Что же касается изменчивого и полного утрат мира, изображенного в пьесах Шекспира, то он кажется до странности знакомым и современному читателю. Политические пьесы (особенно «Ричард III», «Юлий Цезарь», «Макбет» и «Трагедия о Кориолане») исследуют развитие тирании и политического вероломства с остротой, которая находит отклик и в наши дни, когда автократии во всем мире лишь набирают силу, а демократия все чаще отступает.
В известной книге 1964 года «Шекспир — наш современник» польский критик Ян Котт представил пьесы драматурга в качестве зеркал, способных отразить историю нашего времени. Котт исследовал сходство между Шекспиром и такими представителями театра абсурда, как Беккет, Ионеско и Жене, утверждая, что пьесы «Гамлет» и «Король Лир» демонстрируют мрачный, бескомпромиссный и очень современный взгляд на мир как на иррациональное место, управляемое насилием и случайностью, место, где «только шуты говорят правду».
В Елизаветинскую эпоху, как и в наши дни, люди боролись с пугающими последствиями быстрого прогресса и глобализации. Благодаря печатному станку распространялась грамотность, исчезали традиционные классовые различия. Исследователи открывали мир, а астрономы стояли на пороге открытий, которые разрушили бы представление людей того времени об устройстве космоса.
Это была, как писал Котт, эпоха науки и инноваций и «самых великолепных архитектурных подвигов» — но также и эпоха религиозных войн, разрушительных политических распрей, опустошающих города эпидемий, растущей неопределенности и разочарования. Век, который заставил людей бороться с «расхождением между мечтами и реальностью; между человеческими возможностями и несчастной судьбой» — и в этом отношении тот век мало чем отличался от нашего.
Франкенштейн (1818)
(Издательство Массачусетского технологического института, 2017)
Спустя два столетия после публикации роман Мэри Шелли «Франкенштейн» признали одним из краеугольных камней научной фантастики и современного жанра ужасов.

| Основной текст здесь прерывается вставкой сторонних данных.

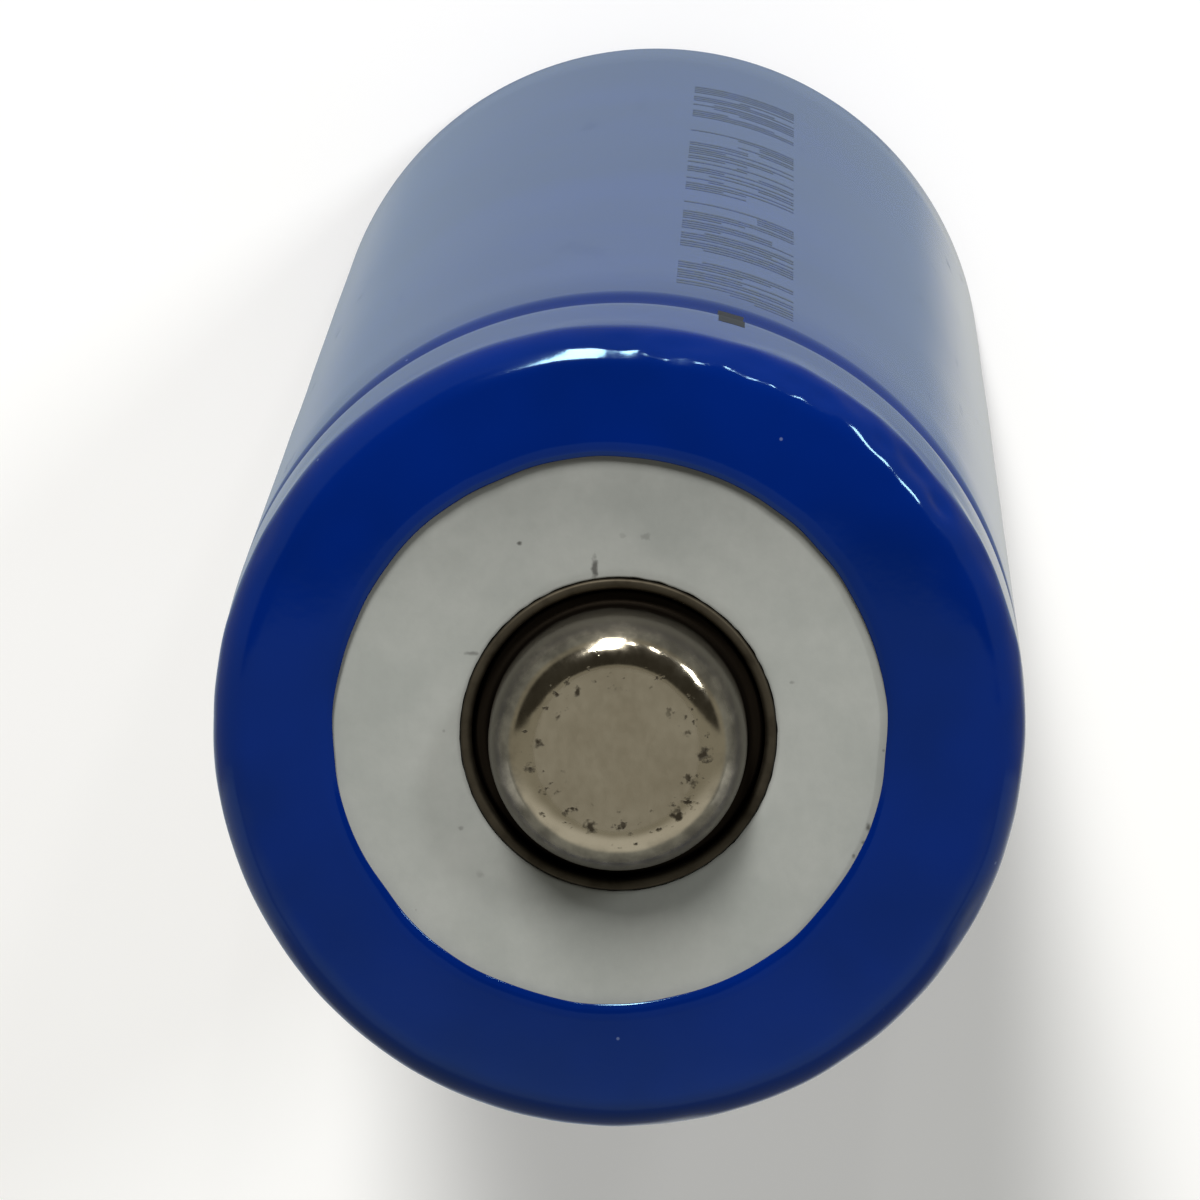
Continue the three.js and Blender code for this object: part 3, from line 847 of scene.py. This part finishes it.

Из него взяли начало бесчисленные современные истории о научных амбициях и вышедших из-под контроля технологиях — как, например, франшизы «Парк Юрского периода» и «Терминатор». Роман воспринимали как притчу об опасностях, подстерегающих мужчин, пытающихся узурпировать власть Бога или присвоить себе детородную способность женщин, и как аллегорию о западном империализме и ужасных издержках колониального общества и рабства.
Роман, который Шелли начала писать в возрасте восемнадцати лет, искусно выстроен в виде серии рассказов в рассказах и считается, как и «Грозовой перевал» Эмили Бронте, одним из самых новаторских произведений в английской литературе XIX века.
Как отмечают биографы, тема «Франкенштейна» на самом деле тесно перекликается с жизнью самой Мэри Шелли. От ее разоблачения как дочери Мэри Уолстонкрафт[59]
и Уильяма Годвина[60], от радикальных политических и философских идей — до навязчивых мыслей о рождении и смерти из-за серии личных трагедий (мать умерла от послеродовых осложнений менее чем через две недели после рождения Мэри; первый ребенок Мэри умер, прожив всего двенадцать дней). Даже чувство отверженности, которое испытывает существо после того, как Виктор Франкенштейн бесцеремонно бросил его, могло быть знакомо юной Мэри: ее презирали за побег с женатым Перси, осуждал даже собственный отец.